Stated task:
Your task is to output all the records below, word for word.

CAD and scene scripts:
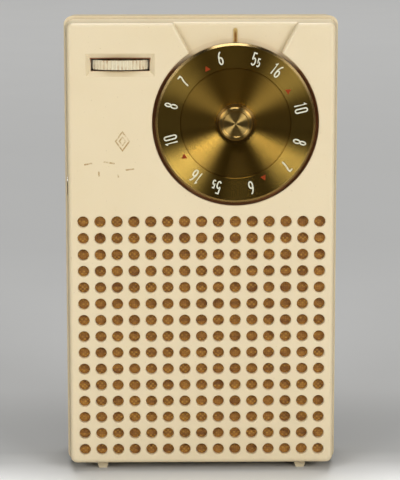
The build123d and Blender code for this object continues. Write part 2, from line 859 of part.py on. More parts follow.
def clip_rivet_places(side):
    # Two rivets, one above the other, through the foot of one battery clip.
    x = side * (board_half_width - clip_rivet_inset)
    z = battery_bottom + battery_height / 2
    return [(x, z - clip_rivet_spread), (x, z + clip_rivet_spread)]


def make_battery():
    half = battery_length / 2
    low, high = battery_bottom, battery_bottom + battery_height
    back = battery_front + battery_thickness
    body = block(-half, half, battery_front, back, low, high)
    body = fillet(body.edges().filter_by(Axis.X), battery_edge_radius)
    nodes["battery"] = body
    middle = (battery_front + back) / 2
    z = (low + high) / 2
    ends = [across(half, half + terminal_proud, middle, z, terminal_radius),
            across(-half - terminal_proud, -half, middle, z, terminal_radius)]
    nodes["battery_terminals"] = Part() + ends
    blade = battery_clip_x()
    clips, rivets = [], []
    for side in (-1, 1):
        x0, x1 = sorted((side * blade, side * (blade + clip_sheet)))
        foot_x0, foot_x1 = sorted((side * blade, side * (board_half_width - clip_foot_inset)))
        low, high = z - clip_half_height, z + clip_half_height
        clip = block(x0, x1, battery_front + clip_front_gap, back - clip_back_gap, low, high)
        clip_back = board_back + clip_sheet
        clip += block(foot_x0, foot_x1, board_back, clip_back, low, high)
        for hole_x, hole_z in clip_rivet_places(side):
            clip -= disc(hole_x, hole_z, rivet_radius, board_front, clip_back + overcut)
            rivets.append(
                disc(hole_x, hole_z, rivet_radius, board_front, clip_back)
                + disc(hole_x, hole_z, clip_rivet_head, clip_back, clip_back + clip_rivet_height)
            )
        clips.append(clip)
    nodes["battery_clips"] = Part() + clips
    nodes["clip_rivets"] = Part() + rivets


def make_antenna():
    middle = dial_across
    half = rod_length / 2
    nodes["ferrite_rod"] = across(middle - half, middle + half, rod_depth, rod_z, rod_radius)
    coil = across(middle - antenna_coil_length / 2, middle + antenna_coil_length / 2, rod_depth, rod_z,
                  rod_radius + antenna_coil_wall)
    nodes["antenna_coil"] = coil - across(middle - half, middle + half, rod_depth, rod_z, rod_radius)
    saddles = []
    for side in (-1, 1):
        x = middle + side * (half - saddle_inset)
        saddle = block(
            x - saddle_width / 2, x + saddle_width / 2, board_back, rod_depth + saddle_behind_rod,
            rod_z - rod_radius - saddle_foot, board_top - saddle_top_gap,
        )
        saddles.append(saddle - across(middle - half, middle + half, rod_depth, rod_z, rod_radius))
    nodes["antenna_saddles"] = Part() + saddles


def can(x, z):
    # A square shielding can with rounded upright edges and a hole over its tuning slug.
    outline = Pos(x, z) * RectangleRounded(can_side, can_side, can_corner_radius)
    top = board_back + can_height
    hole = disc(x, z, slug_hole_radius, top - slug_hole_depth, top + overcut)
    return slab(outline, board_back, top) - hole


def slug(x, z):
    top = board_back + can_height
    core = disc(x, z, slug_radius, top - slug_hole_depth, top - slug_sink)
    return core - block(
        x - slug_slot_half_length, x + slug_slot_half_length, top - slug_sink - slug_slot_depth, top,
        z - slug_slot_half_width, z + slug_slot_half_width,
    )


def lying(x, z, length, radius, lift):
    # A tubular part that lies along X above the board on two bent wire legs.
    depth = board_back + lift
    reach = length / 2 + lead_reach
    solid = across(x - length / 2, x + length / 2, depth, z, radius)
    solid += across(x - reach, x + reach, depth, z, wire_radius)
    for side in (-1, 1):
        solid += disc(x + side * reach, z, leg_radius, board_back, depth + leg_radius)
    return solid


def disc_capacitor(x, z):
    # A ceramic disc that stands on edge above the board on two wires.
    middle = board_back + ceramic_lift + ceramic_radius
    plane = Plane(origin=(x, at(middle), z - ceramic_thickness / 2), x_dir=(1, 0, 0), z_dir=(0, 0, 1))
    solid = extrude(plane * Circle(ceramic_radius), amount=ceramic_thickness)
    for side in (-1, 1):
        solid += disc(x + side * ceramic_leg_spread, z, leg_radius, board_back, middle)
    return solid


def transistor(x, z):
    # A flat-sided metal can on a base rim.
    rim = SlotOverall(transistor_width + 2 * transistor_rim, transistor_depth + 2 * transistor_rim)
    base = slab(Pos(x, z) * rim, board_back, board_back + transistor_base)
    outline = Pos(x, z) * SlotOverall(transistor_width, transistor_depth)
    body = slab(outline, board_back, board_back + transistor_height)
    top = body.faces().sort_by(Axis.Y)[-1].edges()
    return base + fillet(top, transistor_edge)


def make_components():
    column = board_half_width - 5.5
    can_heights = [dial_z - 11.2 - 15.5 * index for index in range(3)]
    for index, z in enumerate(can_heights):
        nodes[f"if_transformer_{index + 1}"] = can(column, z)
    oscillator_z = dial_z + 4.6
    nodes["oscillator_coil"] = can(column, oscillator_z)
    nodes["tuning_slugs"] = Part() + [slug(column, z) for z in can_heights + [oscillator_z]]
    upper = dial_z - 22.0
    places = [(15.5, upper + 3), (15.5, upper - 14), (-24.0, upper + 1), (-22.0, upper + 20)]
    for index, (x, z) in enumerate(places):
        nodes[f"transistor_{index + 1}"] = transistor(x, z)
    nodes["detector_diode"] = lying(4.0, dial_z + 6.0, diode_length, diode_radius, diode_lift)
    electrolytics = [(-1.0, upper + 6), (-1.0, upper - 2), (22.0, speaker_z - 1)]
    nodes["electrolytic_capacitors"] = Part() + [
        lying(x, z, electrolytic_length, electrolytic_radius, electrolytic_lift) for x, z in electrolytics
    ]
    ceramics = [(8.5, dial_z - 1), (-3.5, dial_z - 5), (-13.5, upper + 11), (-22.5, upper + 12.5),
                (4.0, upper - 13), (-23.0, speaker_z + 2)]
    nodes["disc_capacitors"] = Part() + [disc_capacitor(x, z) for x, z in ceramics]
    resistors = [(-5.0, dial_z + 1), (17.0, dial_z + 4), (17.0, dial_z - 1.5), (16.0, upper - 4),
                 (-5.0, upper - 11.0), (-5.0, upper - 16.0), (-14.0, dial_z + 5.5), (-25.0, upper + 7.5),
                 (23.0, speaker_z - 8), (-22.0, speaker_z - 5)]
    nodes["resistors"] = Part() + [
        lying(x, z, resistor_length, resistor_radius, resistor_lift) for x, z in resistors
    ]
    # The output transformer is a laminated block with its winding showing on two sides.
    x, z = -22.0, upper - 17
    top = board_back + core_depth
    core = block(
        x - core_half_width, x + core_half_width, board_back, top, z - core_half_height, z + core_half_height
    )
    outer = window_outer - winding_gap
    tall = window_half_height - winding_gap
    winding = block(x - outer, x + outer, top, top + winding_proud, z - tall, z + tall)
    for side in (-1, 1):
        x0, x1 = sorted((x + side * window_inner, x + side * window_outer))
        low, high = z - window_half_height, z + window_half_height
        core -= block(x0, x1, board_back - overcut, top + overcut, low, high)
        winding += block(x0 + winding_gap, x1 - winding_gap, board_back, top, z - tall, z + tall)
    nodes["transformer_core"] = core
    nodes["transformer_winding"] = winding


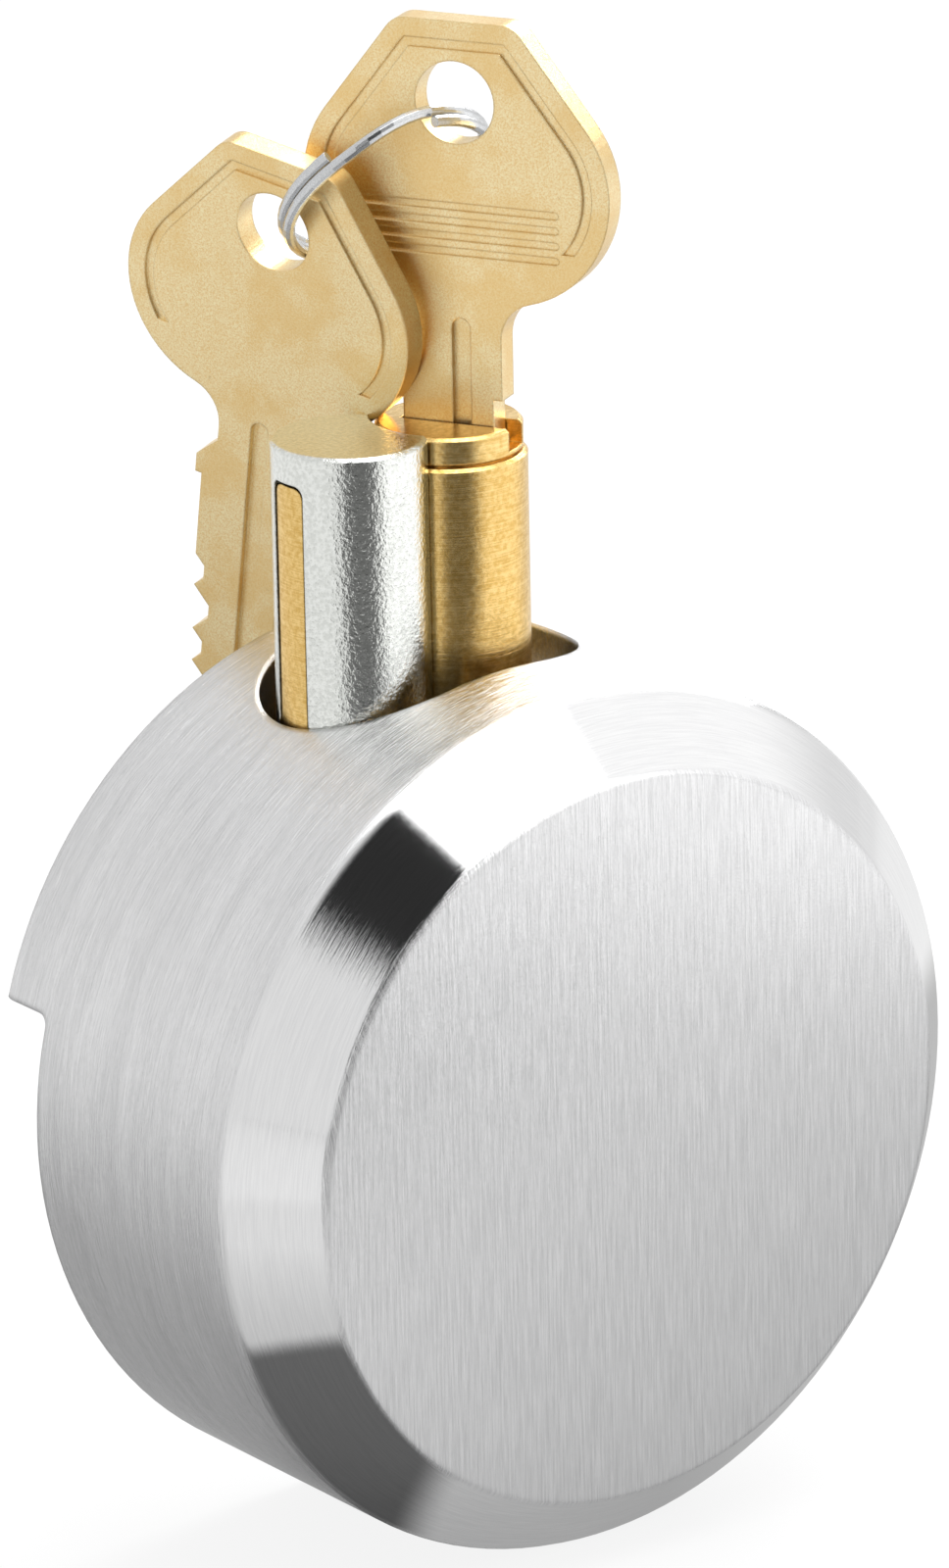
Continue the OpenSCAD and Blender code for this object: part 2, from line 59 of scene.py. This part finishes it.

Output of the exercise:
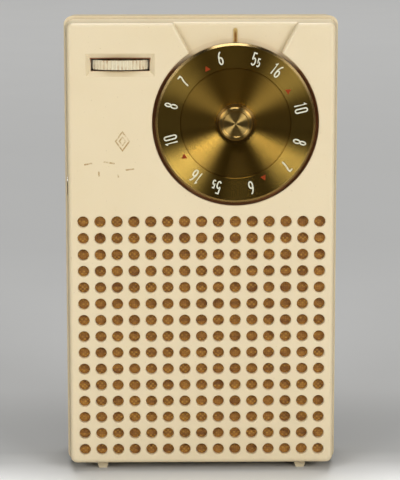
The build123d and Blender code for this object continues. Write part 2, from line 859 of part.py on. More parts follow.
def clip_rivet_places(side):
    # Two rivets, one above the other, through the foot of one battery clip.
    x = side * (board_half_width - clip_rivet_inset)
    z = battery_bottom + battery_height / 2
    return [(x, z - clip_rivet_spread), (x, z + clip_rivet_spread)]


def make_battery():
    half = battery_length / 2
    low, high = battery_bottom, battery_bottom + battery_height
    back = battery_front + battery_thickness
    body = block(-half, half, battery_front, back, low, high)
    body = fillet(body.edges().filter_by(Axis.X), battery_edge_radius)
    nodes["battery"] = body
    middle = (battery_front + back) / 2
    z = (low + high) / 2
    ends = [across(half, half + terminal_proud, middle, z, terminal_radius),
            across(-half - terminal_proud, -half, middle, z, terminal_radius)]
    nodes["battery_terminals"] = Part() + ends
    blade = battery_clip_x()
    clips, rivets = [], []
    for side in (-1, 1):
        x0, x1 = sorted((side * blade, side * (blade + clip_sheet)))
        foot_x0, foot_x1 = sorted((side * blade, side * (board_half_width - clip_foot_inset)))
        low, high = z - clip_half_height, z + clip_half_height
        clip = block(x0, x1, battery_front + clip_front_gap, back - clip_back_gap, low, high)
        clip_back = board_back + clip_sheet
        clip += block(foot_x0, foot_x1, board_back, clip_back, low, high)
        for hole_x, hole_z in clip_rivet_places(side):
            clip -= disc(hole_x, hole_z, rivet_radius, board_front, clip_back + overcut)
            rivets.append(
                disc(hole_x, hole_z, rivet_radius, board_front, clip_back)
                + disc(hole_x, hole_z, clip_rivet_head, clip_back, clip_back + clip_rivet_height)
            )
        clips.append(clip)
    nodes["battery_clips"] = Part() + clips
    nodes["clip_rivets"] = Part() + rivets


def make_antenna():
    middle = dial_across
    half = rod_length / 2
    nodes["ferrite_rod"] = across(middle - half, middle + half, rod_depth, rod_z, rod_radius)
    coil = across(middle - antenna_coil_length / 2, middle + antenna_coil_length / 2, rod_depth, rod_z,
                  rod_radius + antenna_coil_wall)
    nodes["antenna_coil"] = coil - across(middle - half, middle + half, rod_depth, rod_z, rod_radius)
    saddles = []
    for side in (-1, 1):
        x = middle + side * (half - saddle_inset)
        saddle = block(
            x - saddle_width / 2, x + saddle_width / 2, board_back, rod_depth + saddle_behind_rod,
            rod_z - rod_radius - saddle_foot, board_top - saddle_top_gap,
        )
        saddles.append(saddle - across(middle - half, middle + half, rod_depth, rod_z, rod_radius))
    nodes["antenna_saddles"] = Part() + saddles


def can(x, z):
    # A square shielding can with rounded upright edges and a hole over its tuning slug.
    outline = Pos(x, z) * RectangleRounded(can_side, can_side, can_corner_radius)
    top = board_back + can_height
    hole = disc(x, z, slug_hole_radius, top - slug_hole_depth, top + overcut)
    return slab(outline, board_back, top) - hole


def slug(x, z):
    top = board_back + can_height
    core = disc(x, z, slug_radius, top - slug_hole_depth, top - slug_sink)
    return core - block(
        x - slug_slot_half_length, x + slug_slot_half_length, top - slug_sink - slug_slot_depth, top,
        z - slug_slot_half_width, z + slug_slot_half_width,
    )


def lying(x, z, length, radius, lift):
    # A tubular part that lies along X above the board on two bent wire legs.
    depth = board_back + lift
    reach = length / 2 + lead_reach
    solid = across(x - length / 2, x + length / 2, depth, z, radius)
    solid += across(x - reach, x + reach, depth, z, wire_radius)
    for side in (-1, 1):
        solid += disc(x + side * reach, z, leg_radius, board_back, depth + leg_radius)
    return solid


def disc_capacitor(x, z):
    # A ceramic disc that stands on edge above the board on two wires.
    middle = board_back + ceramic_lift + ceramic_radius
    plane = Plane(origin=(x, at(middle), z - ceramic_thickness / 2), x_dir=(1, 0, 0), z_dir=(0, 0, 1))
    solid = extrude(plane * Circle(ceramic_radius), amount=ceramic_thickness)
    for side in (-1, 1):
        solid += disc(x + side * ceramic_leg_spread, z, leg_radius, board_back, middle)
    return solid


def transistor(x, z):
    # A flat-sided metal can on a base rim.
    rim = SlotOverall(transistor_width + 2 * transistor_rim, transistor_depth + 2 * transistor_rim)
    base = slab(Pos(x, z) * rim, board_back, board_back + transistor_base)
    outline = Pos(x, z) * SlotOverall(transistor_width, transistor_depth)
    body = slab(outline, board_back, board_back + transistor_height)
    top = body.faces().sort_by(Axis.Y)[-1].edges()
    return base + fillet(top, transistor_edge)


def make_components():
    column = board_half_width - 5.5
    can_heights = [dial_z - 11.2 - 15.5 * index for index in range(3)]
    for index, z in enumerate(can_heights):
        nodes[f"if_transformer_{index + 1}"] = can(column, z)
    oscillator_z = dial_z + 4.6
    nodes["oscillator_coil"] = can(column, oscillator_z)
    nodes["tuning_slugs"] = Part() + [slug(column, z) for z in can_heights + [oscillator_z]]
    upper = dial_z - 22.0
    places = [(15.5, upper + 3), (15.5, upper - 14), (-24.0, upper + 1), (-22.0, upper + 20)]
    for index, (x, z) in enumerate(places):
        nodes[f"transistor_{index + 1}"] = transistor(x, z)
    nodes["detector_diode"] = lying(4.0, dial_z + 6.0, diode_length, diode_radius, diode_lift)
    electrolytics = [(-1.0, upper + 6), (-1.0, upper - 2), (22.0, speaker_z - 1)]
    nodes["electrolytic_capacitors"] = Part() + [
        lying(x, z, electrolytic_length, electrolytic_radius, electrolytic_lift) for x, z in electrolytics
    ]
    ceramics = [(8.5, dial_z - 1), (-3.5, dial_z - 5), (-13.5, upper + 11), (-22.5, upper + 12.5),
                (4.0, upper - 13), (-23.0, speaker_z + 2)]
    nodes["disc_capacitors"] = Part() + [disc_capacitor(x, z) for x, z in ceramics]
    resistors = [(-5.0, dial_z + 1), (17.0, dial_z + 4), (17.0, dial_z - 1.5), (16.0, upper - 4),
                 (-5.0, upper - 11.0), (-5.0, upper - 16.0), (-14.0, dial_z + 5.5), (-25.0, upper + 7.5),
                 (23.0, speaker_z - 8), (-22.0, speaker_z - 5)]
    nodes["resistors"] = Part() + [
        lying(x, z, resistor_length, resistor_radius, resistor_lift) for x, z in resistors
    ]
    # The output transformer is a laminated block with its winding showing on two sides.
    x, z = -22.0, upper - 17
    top = board_back + core_depth
    core = block(
        x - core_half_width, x + core_half_width, board_back, top, z - core_half_height, z + core_half_height
    )
    outer = window_outer - winding_gap
    tall = window_half_height - winding_gap
    winding = block(x - outer, x + outer, top, top + winding_proud, z - tall, z + tall)
    for side in (-1, 1):
        x0, x1 = sorted((x + side * window_inner, x + side * window_outer))
        low, high = z - window_half_height, z + window_half_height
        core -= block(x0, x1, board_back - overcut, top + overcut, low, high)
        winding += block(x0 + winding_gap, x1 - winding_gap, board_back, top, z - tall, z + tall)
    nodes["transformer_core"] = core
    nodes["transformer_winding"] = winding


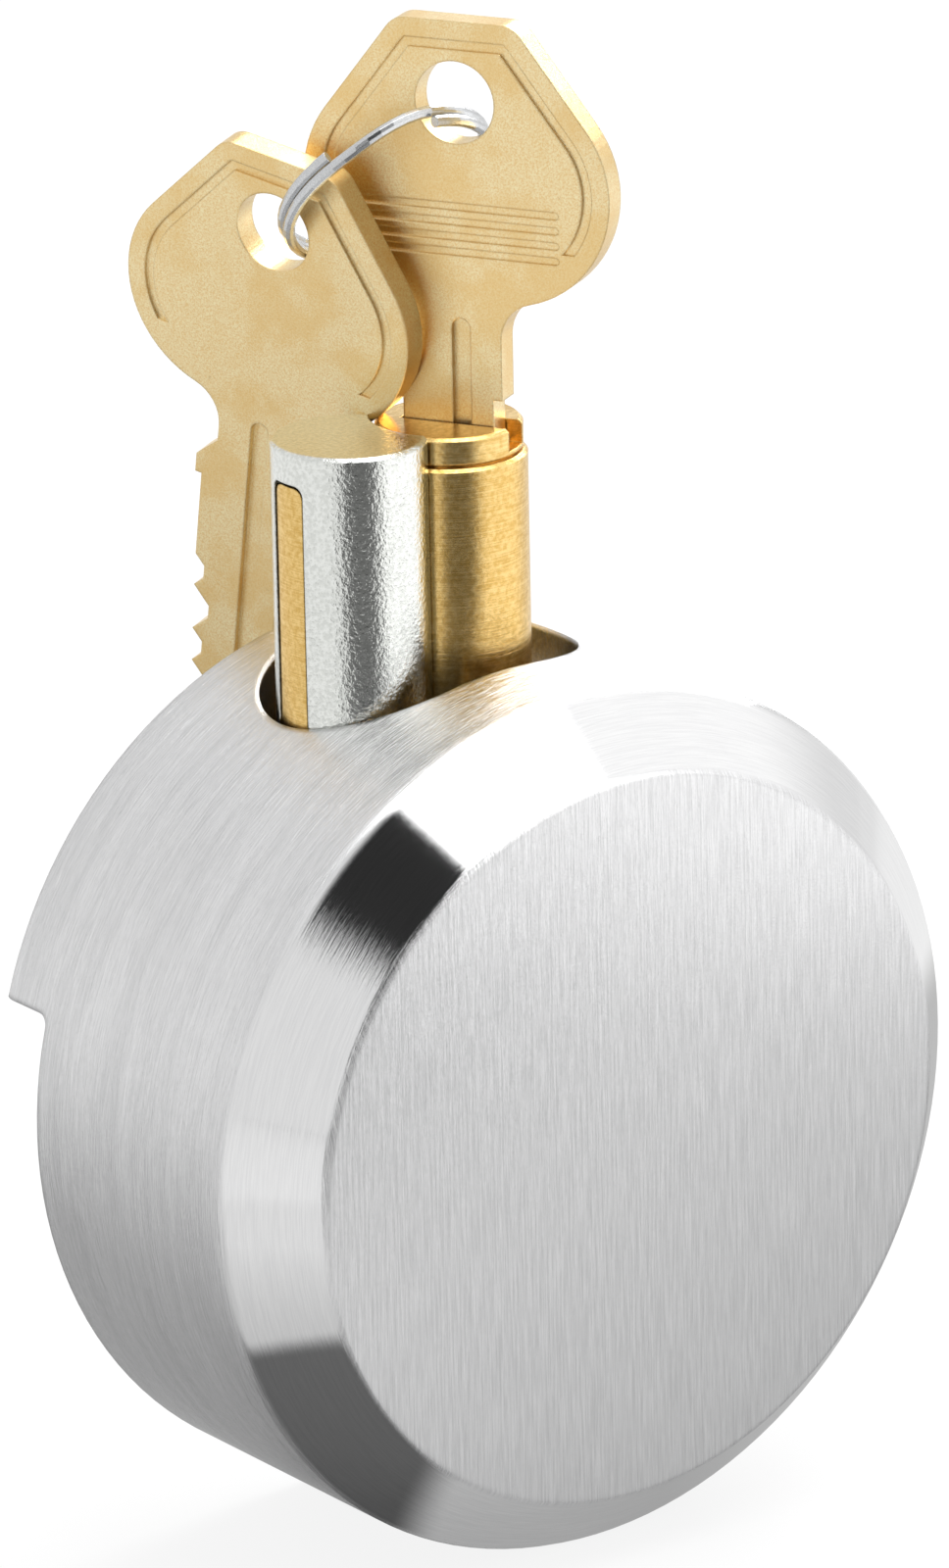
Continue the OpenSCAD and Blender code for this object: part 2, from line 59 of scene.py. This part finishes it.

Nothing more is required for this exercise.